#### [AVAILABLE RECORDS]
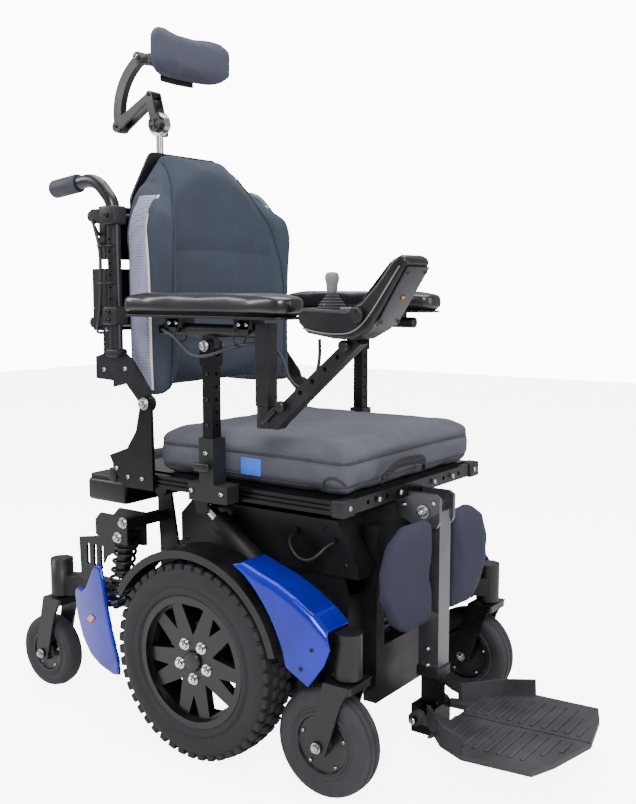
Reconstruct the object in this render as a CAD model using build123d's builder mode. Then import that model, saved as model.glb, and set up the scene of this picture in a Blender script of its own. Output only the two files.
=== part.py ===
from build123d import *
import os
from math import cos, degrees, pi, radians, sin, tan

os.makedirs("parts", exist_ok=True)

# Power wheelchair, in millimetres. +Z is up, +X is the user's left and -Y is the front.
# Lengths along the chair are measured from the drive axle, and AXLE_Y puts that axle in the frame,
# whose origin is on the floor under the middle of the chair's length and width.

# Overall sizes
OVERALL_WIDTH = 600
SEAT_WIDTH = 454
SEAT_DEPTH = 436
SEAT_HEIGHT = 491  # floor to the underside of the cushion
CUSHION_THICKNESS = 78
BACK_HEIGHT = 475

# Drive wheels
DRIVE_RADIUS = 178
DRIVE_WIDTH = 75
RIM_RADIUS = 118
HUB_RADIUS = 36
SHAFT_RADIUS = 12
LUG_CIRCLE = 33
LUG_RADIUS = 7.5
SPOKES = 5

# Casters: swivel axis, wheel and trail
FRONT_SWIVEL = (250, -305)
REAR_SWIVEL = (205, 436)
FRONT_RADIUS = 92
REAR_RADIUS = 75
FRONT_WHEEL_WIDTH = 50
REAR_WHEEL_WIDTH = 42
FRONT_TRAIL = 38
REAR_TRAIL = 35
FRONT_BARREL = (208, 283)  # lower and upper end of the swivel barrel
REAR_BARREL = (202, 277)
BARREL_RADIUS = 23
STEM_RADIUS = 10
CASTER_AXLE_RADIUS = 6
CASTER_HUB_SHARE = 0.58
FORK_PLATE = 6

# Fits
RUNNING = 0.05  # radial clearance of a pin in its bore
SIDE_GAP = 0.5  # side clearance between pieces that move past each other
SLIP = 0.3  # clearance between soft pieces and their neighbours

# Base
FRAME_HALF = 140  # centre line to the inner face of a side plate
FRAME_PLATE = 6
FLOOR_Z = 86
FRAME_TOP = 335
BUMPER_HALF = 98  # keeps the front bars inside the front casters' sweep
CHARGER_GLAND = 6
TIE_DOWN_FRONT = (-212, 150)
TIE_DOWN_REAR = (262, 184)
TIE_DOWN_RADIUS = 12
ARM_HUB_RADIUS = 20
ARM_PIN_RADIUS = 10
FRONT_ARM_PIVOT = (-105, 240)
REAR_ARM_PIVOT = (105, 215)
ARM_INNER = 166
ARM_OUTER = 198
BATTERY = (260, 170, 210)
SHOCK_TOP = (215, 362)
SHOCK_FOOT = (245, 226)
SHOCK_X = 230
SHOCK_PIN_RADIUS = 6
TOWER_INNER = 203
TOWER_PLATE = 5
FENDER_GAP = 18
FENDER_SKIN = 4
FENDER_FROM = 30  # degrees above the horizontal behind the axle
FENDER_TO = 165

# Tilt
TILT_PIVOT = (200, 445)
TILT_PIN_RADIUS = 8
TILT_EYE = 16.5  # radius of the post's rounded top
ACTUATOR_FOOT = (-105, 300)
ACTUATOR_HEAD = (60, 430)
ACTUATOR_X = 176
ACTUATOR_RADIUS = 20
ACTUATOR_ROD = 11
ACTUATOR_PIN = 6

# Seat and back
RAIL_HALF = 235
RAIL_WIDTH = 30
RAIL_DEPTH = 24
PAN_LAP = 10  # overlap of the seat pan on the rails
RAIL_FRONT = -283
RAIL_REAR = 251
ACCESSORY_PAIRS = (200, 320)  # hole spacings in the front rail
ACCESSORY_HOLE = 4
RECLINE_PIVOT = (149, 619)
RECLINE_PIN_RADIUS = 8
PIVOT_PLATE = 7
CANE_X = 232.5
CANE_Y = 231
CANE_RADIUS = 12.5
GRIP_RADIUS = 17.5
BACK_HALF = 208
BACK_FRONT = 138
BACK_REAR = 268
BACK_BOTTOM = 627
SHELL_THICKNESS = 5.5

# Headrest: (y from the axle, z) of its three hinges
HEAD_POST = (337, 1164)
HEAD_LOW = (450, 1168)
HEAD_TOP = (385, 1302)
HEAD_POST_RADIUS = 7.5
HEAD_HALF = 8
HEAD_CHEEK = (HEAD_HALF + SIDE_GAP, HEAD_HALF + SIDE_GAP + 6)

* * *

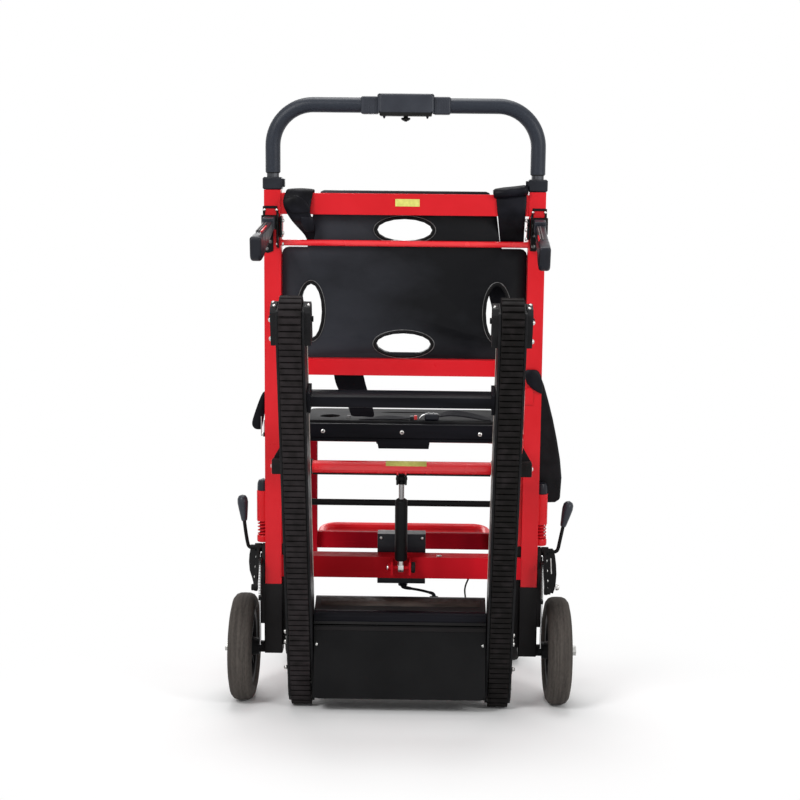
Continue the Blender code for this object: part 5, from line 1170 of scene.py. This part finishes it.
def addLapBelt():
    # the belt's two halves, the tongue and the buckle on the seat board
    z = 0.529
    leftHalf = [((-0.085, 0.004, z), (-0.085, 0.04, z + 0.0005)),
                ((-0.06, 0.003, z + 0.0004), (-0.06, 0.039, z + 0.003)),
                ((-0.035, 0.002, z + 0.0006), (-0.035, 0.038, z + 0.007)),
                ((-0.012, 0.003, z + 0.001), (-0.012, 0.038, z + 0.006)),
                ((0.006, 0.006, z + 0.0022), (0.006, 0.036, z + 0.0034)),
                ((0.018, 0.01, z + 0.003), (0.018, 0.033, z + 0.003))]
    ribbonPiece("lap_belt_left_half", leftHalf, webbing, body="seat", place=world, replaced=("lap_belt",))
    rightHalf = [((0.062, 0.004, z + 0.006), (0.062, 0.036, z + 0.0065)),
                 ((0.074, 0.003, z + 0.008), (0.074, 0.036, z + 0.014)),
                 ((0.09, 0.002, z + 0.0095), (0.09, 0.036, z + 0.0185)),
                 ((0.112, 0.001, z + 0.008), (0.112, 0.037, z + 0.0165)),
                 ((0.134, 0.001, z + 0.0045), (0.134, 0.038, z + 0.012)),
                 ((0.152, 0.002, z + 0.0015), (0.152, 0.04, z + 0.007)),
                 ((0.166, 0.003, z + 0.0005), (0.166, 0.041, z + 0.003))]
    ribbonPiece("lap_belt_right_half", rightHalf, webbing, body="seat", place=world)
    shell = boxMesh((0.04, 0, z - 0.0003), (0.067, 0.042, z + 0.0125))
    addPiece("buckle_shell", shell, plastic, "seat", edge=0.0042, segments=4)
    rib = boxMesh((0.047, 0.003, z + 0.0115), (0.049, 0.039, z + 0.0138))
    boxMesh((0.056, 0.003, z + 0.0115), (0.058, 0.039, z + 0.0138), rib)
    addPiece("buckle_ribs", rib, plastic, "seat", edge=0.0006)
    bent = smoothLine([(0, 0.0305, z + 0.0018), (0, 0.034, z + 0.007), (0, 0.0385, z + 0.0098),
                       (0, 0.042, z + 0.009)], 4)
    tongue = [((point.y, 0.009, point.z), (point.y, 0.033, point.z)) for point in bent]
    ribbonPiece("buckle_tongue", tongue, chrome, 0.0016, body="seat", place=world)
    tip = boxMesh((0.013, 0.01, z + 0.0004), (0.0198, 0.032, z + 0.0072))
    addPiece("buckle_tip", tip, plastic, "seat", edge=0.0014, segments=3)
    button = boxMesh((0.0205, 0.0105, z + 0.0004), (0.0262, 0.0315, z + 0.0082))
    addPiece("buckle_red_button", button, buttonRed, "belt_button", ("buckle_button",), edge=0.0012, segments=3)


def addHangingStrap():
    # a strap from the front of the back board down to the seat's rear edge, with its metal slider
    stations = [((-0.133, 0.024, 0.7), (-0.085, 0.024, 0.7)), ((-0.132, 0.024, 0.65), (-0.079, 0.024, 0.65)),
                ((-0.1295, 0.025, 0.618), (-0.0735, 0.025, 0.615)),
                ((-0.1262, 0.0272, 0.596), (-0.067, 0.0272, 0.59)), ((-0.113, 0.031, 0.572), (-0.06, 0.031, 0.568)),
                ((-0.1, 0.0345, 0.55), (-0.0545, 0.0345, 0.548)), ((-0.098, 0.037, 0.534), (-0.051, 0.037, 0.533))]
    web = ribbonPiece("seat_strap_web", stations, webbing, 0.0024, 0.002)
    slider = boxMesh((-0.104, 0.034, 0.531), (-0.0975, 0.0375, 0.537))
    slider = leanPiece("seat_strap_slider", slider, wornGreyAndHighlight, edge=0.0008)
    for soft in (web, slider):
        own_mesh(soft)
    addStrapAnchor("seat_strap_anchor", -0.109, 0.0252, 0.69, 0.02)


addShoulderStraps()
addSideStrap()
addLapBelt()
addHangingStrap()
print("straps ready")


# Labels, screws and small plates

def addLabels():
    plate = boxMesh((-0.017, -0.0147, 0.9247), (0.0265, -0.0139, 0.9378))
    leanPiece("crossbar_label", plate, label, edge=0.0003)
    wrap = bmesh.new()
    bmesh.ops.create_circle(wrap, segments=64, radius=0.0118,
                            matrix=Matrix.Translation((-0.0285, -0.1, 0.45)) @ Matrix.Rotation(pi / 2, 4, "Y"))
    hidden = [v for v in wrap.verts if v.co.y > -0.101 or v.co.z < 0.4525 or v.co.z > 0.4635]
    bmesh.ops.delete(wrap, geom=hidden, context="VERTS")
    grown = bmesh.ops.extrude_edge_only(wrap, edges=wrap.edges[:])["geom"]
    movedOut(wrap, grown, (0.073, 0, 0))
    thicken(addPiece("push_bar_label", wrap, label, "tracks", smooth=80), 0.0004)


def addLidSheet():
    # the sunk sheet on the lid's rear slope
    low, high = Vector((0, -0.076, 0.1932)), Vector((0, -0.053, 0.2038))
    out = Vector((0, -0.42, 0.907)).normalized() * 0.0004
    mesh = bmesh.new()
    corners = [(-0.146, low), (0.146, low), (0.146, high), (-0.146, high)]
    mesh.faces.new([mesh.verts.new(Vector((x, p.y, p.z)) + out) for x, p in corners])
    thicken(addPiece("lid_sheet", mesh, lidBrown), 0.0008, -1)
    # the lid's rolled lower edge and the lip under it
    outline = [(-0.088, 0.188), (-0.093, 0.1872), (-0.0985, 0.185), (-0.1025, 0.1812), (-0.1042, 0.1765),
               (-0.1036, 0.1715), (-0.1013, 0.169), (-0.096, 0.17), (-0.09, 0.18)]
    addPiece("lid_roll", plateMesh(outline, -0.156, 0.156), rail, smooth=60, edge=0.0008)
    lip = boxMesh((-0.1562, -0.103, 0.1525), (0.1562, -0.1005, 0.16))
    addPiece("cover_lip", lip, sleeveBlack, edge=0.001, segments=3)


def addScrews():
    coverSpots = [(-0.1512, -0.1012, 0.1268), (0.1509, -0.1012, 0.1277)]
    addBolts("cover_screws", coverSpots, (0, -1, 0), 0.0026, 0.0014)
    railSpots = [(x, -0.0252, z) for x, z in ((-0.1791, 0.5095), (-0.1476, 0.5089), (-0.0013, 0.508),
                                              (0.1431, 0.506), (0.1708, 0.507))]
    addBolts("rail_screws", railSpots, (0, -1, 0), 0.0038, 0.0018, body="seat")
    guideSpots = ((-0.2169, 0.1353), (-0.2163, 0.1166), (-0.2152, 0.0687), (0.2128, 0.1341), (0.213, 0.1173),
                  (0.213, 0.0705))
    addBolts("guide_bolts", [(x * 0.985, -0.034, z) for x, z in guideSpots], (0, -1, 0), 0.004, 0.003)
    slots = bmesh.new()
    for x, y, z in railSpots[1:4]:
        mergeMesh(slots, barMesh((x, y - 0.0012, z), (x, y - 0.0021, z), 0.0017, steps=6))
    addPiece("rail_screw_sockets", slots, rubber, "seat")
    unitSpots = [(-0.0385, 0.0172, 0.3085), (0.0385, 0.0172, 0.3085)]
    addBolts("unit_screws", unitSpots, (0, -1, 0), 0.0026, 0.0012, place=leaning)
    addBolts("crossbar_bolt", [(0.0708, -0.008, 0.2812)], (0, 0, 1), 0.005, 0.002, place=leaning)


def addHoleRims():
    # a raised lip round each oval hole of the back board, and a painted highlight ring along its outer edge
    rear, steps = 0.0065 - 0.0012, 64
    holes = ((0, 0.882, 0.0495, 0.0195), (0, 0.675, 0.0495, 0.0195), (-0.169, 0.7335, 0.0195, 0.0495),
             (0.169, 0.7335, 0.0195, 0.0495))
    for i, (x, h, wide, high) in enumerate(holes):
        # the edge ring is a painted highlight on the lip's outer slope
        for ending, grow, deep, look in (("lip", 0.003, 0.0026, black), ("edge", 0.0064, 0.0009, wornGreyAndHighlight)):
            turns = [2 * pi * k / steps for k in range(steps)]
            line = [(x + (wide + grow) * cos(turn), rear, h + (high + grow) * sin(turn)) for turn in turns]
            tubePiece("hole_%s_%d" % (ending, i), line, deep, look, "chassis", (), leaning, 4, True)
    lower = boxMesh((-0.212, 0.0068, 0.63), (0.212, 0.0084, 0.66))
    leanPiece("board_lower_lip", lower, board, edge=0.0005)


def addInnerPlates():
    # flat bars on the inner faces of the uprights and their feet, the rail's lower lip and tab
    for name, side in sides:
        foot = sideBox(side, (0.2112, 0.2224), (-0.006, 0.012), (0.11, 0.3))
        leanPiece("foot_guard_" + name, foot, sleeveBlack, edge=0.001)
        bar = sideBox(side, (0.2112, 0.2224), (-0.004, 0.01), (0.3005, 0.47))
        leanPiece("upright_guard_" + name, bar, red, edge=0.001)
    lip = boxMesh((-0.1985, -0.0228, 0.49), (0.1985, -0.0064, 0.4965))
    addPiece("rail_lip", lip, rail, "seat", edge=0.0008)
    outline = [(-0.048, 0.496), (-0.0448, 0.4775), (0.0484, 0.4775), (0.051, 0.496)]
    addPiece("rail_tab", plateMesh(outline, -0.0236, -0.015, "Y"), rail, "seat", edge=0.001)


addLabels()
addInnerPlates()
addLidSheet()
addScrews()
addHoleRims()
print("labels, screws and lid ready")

#### [TASK OBJECTIVE]
Pull out every line above that holds the word "import".

#### [RESULT FOR THIS TASK]
Reconstruct the object in this render as a CAD model using build123d's builder mode. Then import that model, saved as model.glb, and set up the scene of this picture in a Blender script of its own. Output only the two files.
from build123d import *
import os
from math import cos, degrees, pi, radians, sin, tan